Puppeteers, on the other hand, are not ashamed to admit that deep down they are actually animists. Perhaps some of them conceitedly believe that they are the ones who bring the inanimate to life with their “divine” breath, but others know that, even in the seemingly inanimate thing, there is already at least a seed of life. They know how to use it and, in their hands, objects really come to life. (In the hands of former, they become clumsy.) Animistic (puppetry) thinking seems to be gaining popularity. On television, I see a toilet bowl moaning to a psychiatrist and a dirty kitchen bowl crying for help because negligent people have left scraps of food in it all night.
For more than half a century, PIF has demonstrated the wonder of animated matter, its spirituality, and the transcendence of the material world. In the plays, you can see the different ways in which this happens.

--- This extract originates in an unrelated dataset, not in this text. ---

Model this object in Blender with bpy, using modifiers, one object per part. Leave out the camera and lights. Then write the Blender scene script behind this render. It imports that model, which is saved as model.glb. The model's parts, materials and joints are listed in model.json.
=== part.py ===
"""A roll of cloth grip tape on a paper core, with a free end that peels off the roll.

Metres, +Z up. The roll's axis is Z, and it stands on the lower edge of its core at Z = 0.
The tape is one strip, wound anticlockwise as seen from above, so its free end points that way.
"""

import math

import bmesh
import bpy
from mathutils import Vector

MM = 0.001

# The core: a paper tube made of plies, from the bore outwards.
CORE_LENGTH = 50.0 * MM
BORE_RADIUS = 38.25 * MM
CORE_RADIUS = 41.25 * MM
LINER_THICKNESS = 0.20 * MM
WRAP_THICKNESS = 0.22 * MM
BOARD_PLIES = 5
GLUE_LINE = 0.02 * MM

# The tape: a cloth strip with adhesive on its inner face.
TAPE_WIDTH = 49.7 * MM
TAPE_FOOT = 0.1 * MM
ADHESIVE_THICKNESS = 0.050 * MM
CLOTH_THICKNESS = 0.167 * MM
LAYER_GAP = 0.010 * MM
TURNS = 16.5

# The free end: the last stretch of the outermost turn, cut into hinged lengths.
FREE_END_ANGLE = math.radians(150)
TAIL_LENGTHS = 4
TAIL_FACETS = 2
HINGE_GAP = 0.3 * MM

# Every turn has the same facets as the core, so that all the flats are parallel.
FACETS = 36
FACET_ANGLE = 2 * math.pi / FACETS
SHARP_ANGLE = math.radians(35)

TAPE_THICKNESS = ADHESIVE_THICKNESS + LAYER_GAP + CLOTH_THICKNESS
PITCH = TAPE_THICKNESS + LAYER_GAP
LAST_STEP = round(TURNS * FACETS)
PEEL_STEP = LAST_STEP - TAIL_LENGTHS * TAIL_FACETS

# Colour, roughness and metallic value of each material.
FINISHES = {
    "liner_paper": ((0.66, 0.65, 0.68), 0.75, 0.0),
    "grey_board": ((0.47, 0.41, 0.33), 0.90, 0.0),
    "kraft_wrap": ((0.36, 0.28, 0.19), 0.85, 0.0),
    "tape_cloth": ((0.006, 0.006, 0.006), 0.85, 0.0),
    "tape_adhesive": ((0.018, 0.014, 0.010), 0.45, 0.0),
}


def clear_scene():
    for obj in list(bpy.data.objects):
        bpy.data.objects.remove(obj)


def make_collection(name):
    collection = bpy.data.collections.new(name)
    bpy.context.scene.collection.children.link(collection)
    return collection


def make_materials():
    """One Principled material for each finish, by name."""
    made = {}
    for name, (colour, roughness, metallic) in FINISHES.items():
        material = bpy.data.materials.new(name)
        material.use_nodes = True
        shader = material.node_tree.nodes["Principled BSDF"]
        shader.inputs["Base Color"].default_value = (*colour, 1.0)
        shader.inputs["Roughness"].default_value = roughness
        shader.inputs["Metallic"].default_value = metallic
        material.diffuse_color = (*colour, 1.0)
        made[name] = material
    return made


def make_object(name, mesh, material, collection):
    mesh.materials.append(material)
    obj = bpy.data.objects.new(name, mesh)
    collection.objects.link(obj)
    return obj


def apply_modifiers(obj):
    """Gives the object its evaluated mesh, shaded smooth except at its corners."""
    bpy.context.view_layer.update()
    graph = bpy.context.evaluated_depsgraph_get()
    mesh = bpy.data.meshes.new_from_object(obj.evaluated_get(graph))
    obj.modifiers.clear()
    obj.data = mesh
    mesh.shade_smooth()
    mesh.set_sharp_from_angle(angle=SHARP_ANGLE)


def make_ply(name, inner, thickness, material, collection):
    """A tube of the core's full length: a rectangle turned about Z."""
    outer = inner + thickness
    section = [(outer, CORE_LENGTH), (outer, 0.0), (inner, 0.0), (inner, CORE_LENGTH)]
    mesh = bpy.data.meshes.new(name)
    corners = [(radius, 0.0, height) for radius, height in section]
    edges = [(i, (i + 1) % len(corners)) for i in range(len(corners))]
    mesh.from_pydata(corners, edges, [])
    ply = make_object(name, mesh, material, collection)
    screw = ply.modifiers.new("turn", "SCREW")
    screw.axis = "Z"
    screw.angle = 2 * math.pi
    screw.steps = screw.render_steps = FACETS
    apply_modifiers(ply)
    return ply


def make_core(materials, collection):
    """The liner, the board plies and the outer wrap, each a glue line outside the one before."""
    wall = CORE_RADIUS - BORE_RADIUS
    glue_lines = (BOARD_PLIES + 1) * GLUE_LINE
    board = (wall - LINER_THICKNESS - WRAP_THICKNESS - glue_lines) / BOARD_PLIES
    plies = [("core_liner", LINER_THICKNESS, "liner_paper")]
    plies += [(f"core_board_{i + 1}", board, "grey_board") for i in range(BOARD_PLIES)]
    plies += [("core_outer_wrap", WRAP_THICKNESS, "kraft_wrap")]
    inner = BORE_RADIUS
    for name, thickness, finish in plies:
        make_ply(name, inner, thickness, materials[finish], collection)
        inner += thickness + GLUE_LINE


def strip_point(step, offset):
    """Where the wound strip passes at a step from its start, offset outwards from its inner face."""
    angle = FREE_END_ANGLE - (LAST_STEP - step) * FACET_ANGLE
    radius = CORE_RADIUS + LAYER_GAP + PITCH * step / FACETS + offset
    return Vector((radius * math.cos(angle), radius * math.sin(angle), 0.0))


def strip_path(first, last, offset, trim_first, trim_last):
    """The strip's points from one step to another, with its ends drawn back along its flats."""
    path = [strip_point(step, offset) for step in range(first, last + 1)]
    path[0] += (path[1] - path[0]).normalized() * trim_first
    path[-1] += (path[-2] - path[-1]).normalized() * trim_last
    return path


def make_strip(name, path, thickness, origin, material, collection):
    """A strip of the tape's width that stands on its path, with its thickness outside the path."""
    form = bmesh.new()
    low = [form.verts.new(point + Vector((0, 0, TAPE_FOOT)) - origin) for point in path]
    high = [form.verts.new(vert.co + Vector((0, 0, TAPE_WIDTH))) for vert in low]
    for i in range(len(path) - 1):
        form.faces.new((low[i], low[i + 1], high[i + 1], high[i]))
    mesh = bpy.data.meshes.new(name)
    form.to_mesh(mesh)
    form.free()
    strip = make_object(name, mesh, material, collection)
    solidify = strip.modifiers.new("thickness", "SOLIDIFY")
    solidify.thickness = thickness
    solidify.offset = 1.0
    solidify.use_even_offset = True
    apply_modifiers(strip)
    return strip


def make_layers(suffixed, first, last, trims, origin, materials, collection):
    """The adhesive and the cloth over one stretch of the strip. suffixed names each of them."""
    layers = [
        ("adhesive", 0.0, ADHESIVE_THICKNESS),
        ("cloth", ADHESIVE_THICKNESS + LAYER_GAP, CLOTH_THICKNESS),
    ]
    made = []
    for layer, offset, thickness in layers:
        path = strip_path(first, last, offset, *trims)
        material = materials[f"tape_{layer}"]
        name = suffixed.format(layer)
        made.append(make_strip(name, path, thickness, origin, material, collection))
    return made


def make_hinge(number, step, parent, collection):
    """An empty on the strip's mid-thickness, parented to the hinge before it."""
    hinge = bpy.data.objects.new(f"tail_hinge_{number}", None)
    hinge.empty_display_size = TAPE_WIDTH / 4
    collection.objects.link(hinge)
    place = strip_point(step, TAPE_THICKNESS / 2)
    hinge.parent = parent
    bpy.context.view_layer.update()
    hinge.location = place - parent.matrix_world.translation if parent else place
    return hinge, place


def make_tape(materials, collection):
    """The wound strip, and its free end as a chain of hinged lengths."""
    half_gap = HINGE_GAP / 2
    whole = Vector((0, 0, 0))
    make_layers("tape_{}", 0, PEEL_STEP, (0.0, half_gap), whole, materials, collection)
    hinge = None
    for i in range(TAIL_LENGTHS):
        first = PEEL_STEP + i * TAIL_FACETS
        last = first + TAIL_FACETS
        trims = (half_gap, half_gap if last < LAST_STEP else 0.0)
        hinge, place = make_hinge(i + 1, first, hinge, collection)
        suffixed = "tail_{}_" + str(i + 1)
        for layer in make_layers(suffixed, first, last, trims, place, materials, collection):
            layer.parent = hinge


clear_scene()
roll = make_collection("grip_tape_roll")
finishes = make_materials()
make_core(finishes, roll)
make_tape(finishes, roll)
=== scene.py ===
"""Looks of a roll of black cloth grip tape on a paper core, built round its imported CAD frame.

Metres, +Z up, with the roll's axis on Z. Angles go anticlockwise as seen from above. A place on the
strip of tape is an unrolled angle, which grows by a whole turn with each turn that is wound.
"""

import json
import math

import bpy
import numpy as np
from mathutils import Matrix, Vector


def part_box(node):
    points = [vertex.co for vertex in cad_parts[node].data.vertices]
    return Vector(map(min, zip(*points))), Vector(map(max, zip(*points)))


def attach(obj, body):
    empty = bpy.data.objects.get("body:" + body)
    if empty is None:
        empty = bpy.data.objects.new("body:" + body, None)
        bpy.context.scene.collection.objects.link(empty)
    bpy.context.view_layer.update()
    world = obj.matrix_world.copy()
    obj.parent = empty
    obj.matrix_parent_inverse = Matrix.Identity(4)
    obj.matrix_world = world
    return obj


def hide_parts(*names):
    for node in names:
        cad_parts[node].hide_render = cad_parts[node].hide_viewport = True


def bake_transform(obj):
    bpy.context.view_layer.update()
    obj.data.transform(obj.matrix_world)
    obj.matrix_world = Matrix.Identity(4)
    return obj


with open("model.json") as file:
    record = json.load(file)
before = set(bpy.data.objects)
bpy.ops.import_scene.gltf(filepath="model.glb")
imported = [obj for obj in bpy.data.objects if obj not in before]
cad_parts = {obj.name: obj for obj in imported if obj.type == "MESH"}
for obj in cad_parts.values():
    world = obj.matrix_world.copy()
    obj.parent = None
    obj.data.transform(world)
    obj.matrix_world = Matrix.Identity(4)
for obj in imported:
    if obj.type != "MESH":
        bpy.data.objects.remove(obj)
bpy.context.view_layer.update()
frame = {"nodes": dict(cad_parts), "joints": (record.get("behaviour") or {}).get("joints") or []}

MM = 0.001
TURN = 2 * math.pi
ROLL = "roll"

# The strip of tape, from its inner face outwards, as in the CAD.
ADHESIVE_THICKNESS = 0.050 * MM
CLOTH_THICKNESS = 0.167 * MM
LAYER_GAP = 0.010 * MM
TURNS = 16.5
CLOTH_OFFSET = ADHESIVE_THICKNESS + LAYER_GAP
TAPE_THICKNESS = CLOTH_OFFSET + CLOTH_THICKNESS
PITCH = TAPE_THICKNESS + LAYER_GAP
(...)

We are most used to puppets in human form, but those can surprise us as well. We will see traditional marionettes, which, although capable of a wide variety of tricks and skills, are rarely seen on puppetry stages. Probably because they require special skills. We’ll see how a balloon becomes a character and a boy’s best friend. A dog will speak in human language. An axe that will commit a crime is not only a tool and not only a prop – it is also a character with its own free will. Some plays will show how a puppet, defying expectations, can better reach the core of the problem and evoke stronger emotions than a live actor. The characters of a little bear and piglet will help children become aware of their own behaviour in friendship: their differences of character, disagreements, and reconciliation. Tabletop puppets, seemingly realistic, will also allow the otherwise invisible Mrs. Dementia to become a character herself, and will strongly impact the audience, evoking intense emotions, compassion and understanding, even though their hands are the size of a walnut. Even a play performed without words will be eloquent in its thunderous silence about militarization, war, and enormous tragedy, expressed through the interplay of figurative puppets, each of which is breathed into life by several animators.

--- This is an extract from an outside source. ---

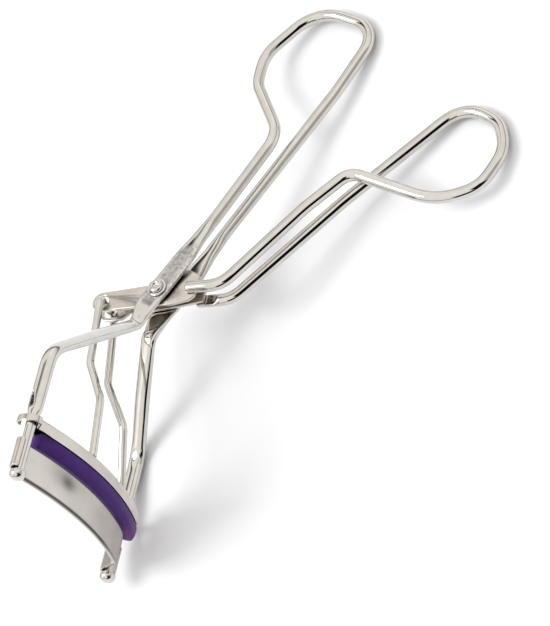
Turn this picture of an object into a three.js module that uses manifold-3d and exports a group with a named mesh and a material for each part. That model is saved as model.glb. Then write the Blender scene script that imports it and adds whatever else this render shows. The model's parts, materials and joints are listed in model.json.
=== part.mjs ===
// Eyelash curler: bent-rod frame and lever on one rivet, sliding upper bow with a soft pad,
// fixed lower bow, and the wire that pushes the upper bow along the frame's two guide posts.
// Working frame: X across the posts towards the handles' crotch side, +Y from the jaws to the
// finger rings, Z along the rivet; the origin is the rivet's centre. Millimetres.
import * as THREE from 'three';
import { mergeVertices } from 'three/addons/utils/BufferGeometryUtils.js';
import Module from 'manifold-3d';

const wasm = await Module();
wasm.setup();

// ---- driving dimensions -------------------------------------------------------------------
const ROD_R = 1.1;            // frame and lever rod
const POST_R = 0.92;          // rod drawn down to make the guide posts
const ARM_HALF_W = 1.52;      // arms and upper posts are hammered oval
const ARM_HALF_T = 0.98;
const SHANK_HALF_W = 1.46;
const CHEEK_HALF_W = 2.0;     // flat around the rivet
const CHEEK_HALF_T = 0.45;
const CHEEK_Z = 2.68;         // cheek centre plane
const LEG_Z = 2.46;           // leg centre planes, frame and lever
const POST_NEAR_X = -7.8;     // the posts stand a little askew to the rivet
const POST_FAR_X = -8.3;
const POST_Z = 19;
const POST_END_Y = -46.1;
const POST_TOP_Y = -21.8;
const BUTTON_Y = -45.15;
const SHEET = 0.4;            // strip of both bows
const PLATE_PLAN = { mid: -3.9, skew: -0.085, bend: 0.0102 };      // x = mid + skew z - bend z^2
const CHANNEL_PLAN = { mid: -3.95, skew: -0.092, bend: 0.0106 };
const PLATE_NEAR_Z = 17.2;
const PLATE_FAR_Z = -15;
const BARREL_R = 1.38;        // centre line of the lower jaw's rolled ends
const PLATE_TOP_Y = -39.3;
const PLATE_BOTTOM_Y = -45.6;
const BARREL_BOTTOM_Y = -44.7;
const ROOF_Y = -33.95;        // upper face of the pad channel
const CHANNEL_H = 2.25;
const CHANNEL_HALF_W = 1.35;
const CHANNEL_NEAR_Z = 16.8;
const CHANNEL_FAR_Z = -17.3;
const EAR_TOP_Y = -34.85;
const EAR_BOTTOM_Y = -36.1;
const PAD_NEAR_Z = 15.9;
const PAD_FAR_Z = -19;          // front of the slanted far end
const PAD_FAR_BACK_Z = -17.4;
const PAD_ROOT_NEAR_Z = 14.7;
const PAD_ROOT_FAR_Z = -17;
const PAD_BOTTOM_Y = -39;
const PAD_ROOT_HALF_W = 0.86;
const PAD_HALF_W = 1.3;
const WIRE_R = 0.75;
const FOOT_NEAR_Z = 2.9;      // the wire's feet stand towards the far post
const FOOT_FAR_Z = 9.3;
const FLANGE_OUT_Z = 2.05;    // bracket flanges
const FLANGE_IN_Z = 1.45;
const RIVET_R = 0.9;
const RIVET_HOLE_R = 1.02;
const BAR_X = -10.8;          // push wire's cross-bar
const BAR_Y = -2;
const BAR_HOLE_R = 1.28;
const CLEAR = 0.08;
const REST_UP = [-0.1315, -0.1733, 0.9761]; // table normal when it lies on one arm and both rings
const LENGTH_DIR = [0.42, 0.9, 0];          // jaws to rings

const STEEL = { color: 0xd9d6d0, roughness: 0.16, metalness: 1 };
const SATIN = { color: 0xc9c7c2, roughness: 0.32, metalness: 1 };
const SILICONE = { color: 0x5a2a86, roughness: 0.5, metalness: 0 };

// ---- helpers ------------------------------------------------------------------------------
const vec = (p) => new THREE.Vector3(p[0], p[1], p[2]);

/** Points along a rod bent at each corner: [x, y, z, bend radius, half width, half thickness]. */
function bentPath(corners, stepDeg = 18) {
  const out = [];
  corners.forEach((c, i) => {
    const p = vec(c);
    const size = { a: c[4], b: c[5] };
    if (c[3] === 0) {
      out.push({ p, ...size });
      return;
    }
    const u = vec(corners[i - 1]).sub(p).normalize();
    const v = vec(corners[i + 1]).sub(p).normalize();
    const half = u.angleTo(v) / 2;
    const reach = c[3] / Math.tan(half);
    const centre = u.clone().add(v).normalize().multiplyScalar(c[3] / Math.sin(half)).add(p);
    const start = p.clone().addScaledVector(u, reach).sub(centre);
    const axis = start.clone().cross(p.clone().addScaledVector(v, reach).sub(centre)).normalize();
    const turn = Math.PI - 2 * half;
    const steps = Math.max(2, Math.ceil(THREE.MathUtils.radToDeg(turn) / stepDeg));
    for (let k = 0; k <= steps; k += 1) {
      const q = start.clone().applyAxisAngle(axis, (turn * k) / steps).add(centre);
      out.push({ p: q, ...size });
    }
  });
  return out;
}

/** Closed solid swept along a path; the section's thin direction stays nearest to Z. */
function sweep(path, sides = 10) {
  const pos = [];
  const idx = [];
  const n = path.length;
  path.forEach((s, i) => {
    const back = path[Math.max(i - 1, 0)].p;
    const next = path[Math.min(i + 1, n - 1)].p;
    const t = next.clone().sub(back).normalize();
    const across = new THREE.Vector3(0, 0, 1).cross(t).normalize();
    const up = t.clone().cross(across);
    for (let k = 0; k < sides; k += 1) {
      const w = ((k + 0.5) / sides) * 2 * Math.PI;
      const q = s.p.clone().addScaledVector(across, s.a * Math.cos(w)).addScaledVector(up, s.b * Math.sin(w));
      pos.push(q.x, q.y, q.z);
    }
  });
  pos.push(...path[0].p.toArray(), ...path[n - 1].p.toArray());
  for (let k = 0; k < sides; k += 1) {
    const m = (k + 1) % sides;
    for (let i = 0; i < n - 1; i += 1) {
      const a = i * sides;
      const b = a + sides;
      idx.push(a + k, a + m, b + k, a + m, b + m, b + k);
    }
    idx.push(n * sides, m, k);
    idx.push(n * sides + 1, (n - 1) * sides + k, (n - 1) * sides + m);
  }
  const g = new THREE.BufferGeometry();
  g.setAttribute('position', new THREE.Float32BufferAttribute(pos, 3));
  g.setIndex(idx);
  return g;
}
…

The presence of evil forces in today’s world, with a contemporary motif of looming mechanical organ transplantation, is vividly illustrated in the play based on an old legend, retold countless times throughout history of puppetry, about Mephistopheles and Faust. We will see a puppet with a detachable head, which portrays the confusion of the character, his contradictory feelings and his uncertainty when faced with a new situation. Wood fragments of various shapes will create a real forest – a puppet forest. In one lively show, the puppet remained only at the level of a sign, but the life-giving breath of the whole performance comes from the three actors and their inspired play around the puppets. Another play speaks in very loud silence about the current problem of migration, all through puppets, live performance, projections, acrobatics, and model puppetry. Through the combination of live performance and object theatre, one play examines the meaning of art. Indeed, what would the world be without art! And without puppetry!
We tend to think of mechanical puppets as soulless automatons and barely acknowledge them as theatre puppets. However, they will show us the fantastic world of the medieval Gothic era, full of secrets and magic, fights, wars, parties, weddings, fear and joy, love, and beauty.

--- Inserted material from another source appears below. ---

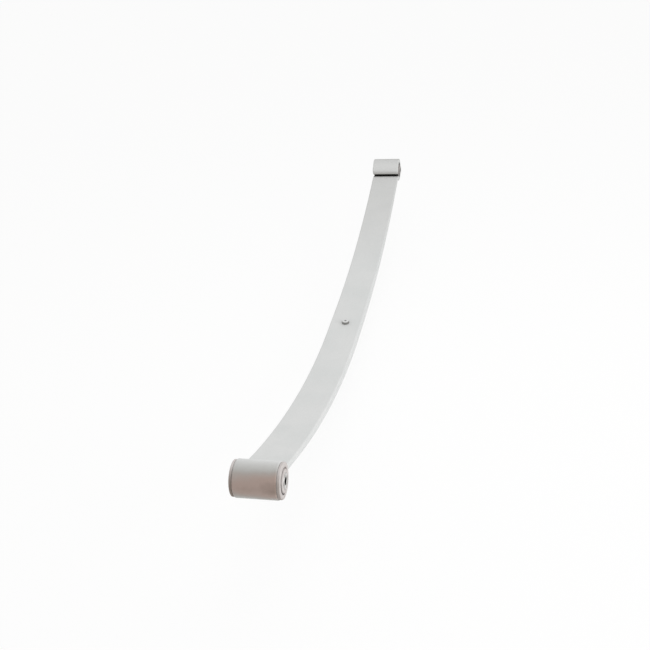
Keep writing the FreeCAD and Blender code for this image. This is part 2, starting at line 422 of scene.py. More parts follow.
@dataclass(frozen=True)
class SprayedLeafPaint:
    """Satin grey alkyd paint, sprayed from the hollow side over shot-peened spring steel.

    It gives the eye an even pale grey with a soft sheen, the dimples of the peening and a faint
    grain. The outer side of the rolled eyes gets painted shade, grey and then warm brown, the brown
    also a painted reflection of brown surroundings, and painted bounce light from below takes some
    of it back. Inside the roll and in the gap at its tip it gets black painted shade. Real dimples
    and grain are about half as coarse, and would be too fine to show.
    """

    paint: str = "#d4d5d4"
    cloud: str = "#cfd1d0"
    shade_grey: str = "#a3a19d"
    shade_brown: str = "#a28f86"
    deep_shade_brown: str = "#7c6b61"
    gap_black: str = "#1d1a19"
    worn_edge: str = "#c6c5c3"
    grain_mm: float = 0.9
    grain_strength: float = 0.06
    peening_mm: float = 1.4
    orange_peel_mm: float = 5.0
    cloud_mm: float = 90.0
    rolling_mark_mm: float = 2.2
    rolling_length_mm: float = 140.0
    mottle_mm: float = 16.0
    mottle_strength: float = 0.05
    roughness: float = 0.42
    ior: float = 1.48

    def material(self) -> bpy.types.Material:
        """Builds the material.

        Returns:
            The material, with its nodes.
        """
        material, tree = start_material("sprayed_grey_paint_on_spring_steel")
        place = add_node(tree, "TexCoord").outputs["Object"]
        cloud = add_node(tree, "TexNoise", Vector=place, Scale=per_metre(self.cloud_mm), Detail=3.0)
        cloud_share = add_node(tree, "MapRange", Value=cloud.outputs[0],
                               From_Min=0.38, From_Max=0.66)
        painted = add_node(tree, "MixRGB", Fac=cloud_share.outputs[0],
                           Color1=linear(self.paint), Color2=linear(self.cloud))
        stretch = (self.rolling_mark_mm / self.rolling_length_mm, 1.0, 1.0)
        drawn = add_node(tree, "Mapping", Vector=place, Scale=stretch)
        marks = add_node(tree, "TexNoise", Vector=drawn.outputs[0],
                         Scale=per_metre(self.rolling_mark_mm), Detail=4.0, Roughness=0.6)
        mark_share = add_node(tree, "MapRange", Value=marks.outputs[0],
                              From_Min=0.35, From_Max=0.75, To_Max=0.2)
        marked = add_node(tree, "MixRGB", Fac=mark_share.outputs[0],
                          Color1=painted.outputs[0], Color2=linear(self.worn_edge))
        # Painted shade on the rolled eyes: grey, then warm brown that also paints a reflection.
        shaded = add_node(tree, "Attribute", {"attribute_name": "painted_shade"}).outputs["Fac"]
        mottle = add_node(tree, "TexNoise", Vector=place, Scale=per_metre(self.mottle_mm),
                          Detail=5.0)
        drift = add_node(tree, "MapRange", Value=mottle.outputs[0], From_Min=0.3, From_Max=0.7,
                         To_Min=1 - self.mottle_strength, To_Max=1 + self.mottle_strength)
        ragged = add_node(tree, "Math", {"operation": "MULTIPLY"}, (shaded, drift.outputs[0]))
        grey_share = add_node(tree, "MapRange", Value=ragged.outputs[0],
                              From_Min=0.04, From_Max=0.72)
        shade_grey = add_node(tree, "MixRGB", Fac=grey_share.outputs[0],
                          Color1=marked.outputs[0], Color2=linear(self.shade_grey))
        brown_share = add_node(tree, "MapRange", {"interpolation_type": "SMOOTHSTEP"},
                              Value=ragged.outputs[0], From_Min=0.56, From_Max=1.0)
        shade_browned = add_node(tree, "MixRGB", Fac=brown_share.outputs[0],
                           Color1=shade_grey.outputs[0], Color2=linear(self.shade_brown))
        # Darkest brown where the painted shade is pushed past 1 towards the -Y end of an eye.
        deep_shade_share = add_node(tree, "MapRange", Value=ragged.outputs[0],
                                From_Min=1.0, From_Max=1.3)
        rubbed_and_deep_shade = add_node(tree, "MixRGB", Fac=deep_shade_share.outputs[0],
                          Color1=shade_browned.outputs[0], Color2=linear(self.deep_shade_brown))
        # Black painted shade of the gap inside the roll.
        gap_shade = add_node(tree, "Attribute", {"attribute_name": "painted_gap_shade"}).outputs["Fac"]
        grain = add_node(tree, "TexNoise", Vector=place, Scale=per_metre(self.grain_mm), Detail=3.0)
        strength = add_node(tree, "MapRange", Value=grain.outputs[0], From_Min=0.35, From_Max=0.65,
                            To_Min=1 - self.grain_strength, To_Max=1 + self.grain_strength)
        grained = add_node(tree, "HueSaturation", Color=rubbed_and_deep_shade.outputs[0],
                           Value=strength.outputs[0])
        colour = add_node(tree, "MixRGB", Fac=gap_shade,
                          Color1=grained.outputs[0], Color2=linear(self.gap_black))
        peening = add_node(tree, "TexVoronoi", {"feature": "SMOOTH_F1"}, Vector=place,
                           Scale=per_metre(self.peening_mm), Smoothness=0.6)
        dimples = add_node(tree, "Bump", Height=peening.outputs["Distance"],
                           Strength=0.5, Distance=0.07 * MM)
        peel = add_node(tree, "TexNoise", Vector=place, Scale=per_metre(self.orange_peel_mm))
        relief = add_node(tree, "Bump", Height=peel.outputs[0], Strength=0.6, Distance=0.2 * MM,
                          Normal=dimples.outputs[0])
        gloss = add_node(tree, "MapRange", Value=mottle.outputs[0], From_Min=0.3, From_Max=0.7,
                         To_Min=self.roughness - 0.05, To_Max=self.roughness + 0.07)
        shader = add_node(tree, "BsdfPrincipled", Base_Color=colour.outputs[0],
                          Roughness=gloss.outputs[0], Normal=relief.outputs[0], IOR=self.ior)
        finish_material(tree, shader)
        return material


@dataclass(frozen=True)
class MouldedBushRubber:
    """Moulded natural rubber under a dry mist of the leaf's grey paint.

    It gives the eye a matt warm pale grey on the faces, a browner grey on one side of the rim,
    as painted shade, and dark rubber in the groove, as painted shade there. The specks of the mist
    are drawn a few times as coarse as real ones, which would be too fine to show.
    """

    mist: str = "#c9c3c1"
    dull: str = "#b9b2af"
    shaded_rim: str = "#7f7269"
    rubber: str = "#5d5653"
    speck_mm: float = 0.9
    cloud_mm: float = 14.0
    roughness: float = 0.62
    ior: float = 1.5

    def material(self) -> bpy.types.Material:
        """Builds the material.

        Returns:
            The material, with its nodes.
        """
        material, tree = start_material("moulded_rubber_under_paint_mist")
        place = add_node(tree, "TexCoord").outputs["Object"]
        cloud = add_node(tree, "TexNoise", Vector=place, Scale=per_metre(self.cloud_mm), Detail=4.0)
        share = add_node(tree, "MapRange", Value=cloud.outputs[0], From_Min=0.35, From_Max=0.7)
        misted = add_node(tree, "MixRGB", Fac=share.outputs[0],
                          Color1=linear(self.mist), Color2=linear(self.dull))
        # Painted shade in brown grey on one side of the flange's rim.
        shaded = add_node(tree, "Attribute", {"attribute_name": "painted_shade"}).outputs["Fac"]
        shade_browned = add_node(tree, "MixRGB", Fac=shaded,
                           Color1=misted.outputs[0], Color2=linear(self.shaded_rim))
        # Dark rubber in the groove and over the rear rubber, as painted shade.
        dark_rubber_shade = add_node(tree, "Attribute", {"attribute_name": "dark_rubber_shade"}).outputs["Fac"]
        colour = add_node(tree, "MixRGB", Fac=dark_rubber_shade,
                          Color1=shade_browned.outputs[0], Color2=linear(self.rubber))
        specks = add_node(tree, "TexNoise", Vector=place, Scale=per_metre(self.speck_mm),
                          Detail=3.0)
        relief = add_node(tree, "Bump", Height=specks.outputs[0], Strength=0.5,
                          Distance=0.06 * MM)
        shader = add_node(tree, "BsdfPrincipled", Base_Color=colour.outputs[0],
                          Roughness=self.roughness, Normal=relief.outputs[0], IOR=self.ior)
        finish_material(tree, shader)
        return material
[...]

A puppet always needs and loves its human. It knows how to help the actor, just as the actor complements the puppet with their skills. The puppet and the actor make up the character together. In one play, we will see actors and their tiny puppets using their (albeit limited but very purposeful movements) to emphasize the words, behaviour, and emotions of each character.
It is a miracle how figurines, that cannot be animated, can depict a whole world with very modern problems. The scene seems to be set for children’s play and the actors seem to be playing: they move the figurines and stop them in a certain situation. However, through them we experience a tragic event more strongly and we reflect more deeply on the world in which we live, on responsibility and other ethical issues. We are drawn into this world and feel as if anyone and every one of us could be such a figurine, manipulated by others.
Faith in the puppet is also evident in a slightly different depiction of Pinocchio, where the puppet does not turn into a boy. Instead, a character of a naughty boy represented by a live hand with an attached ball as its head turns into a real puppet – a rod puppet, and thus fits in with other rod puppets.
A puppet knows how to open our inner eyes, to help us see the world in new ways, tear our heart out or heal it, make us cry with laughter, or make us cry and then laugh. Sharply and directly, it shows us the world as it really is. It can also quite easily transcend it. The puppet is amazing. A puppet is a puppet … is a puppet.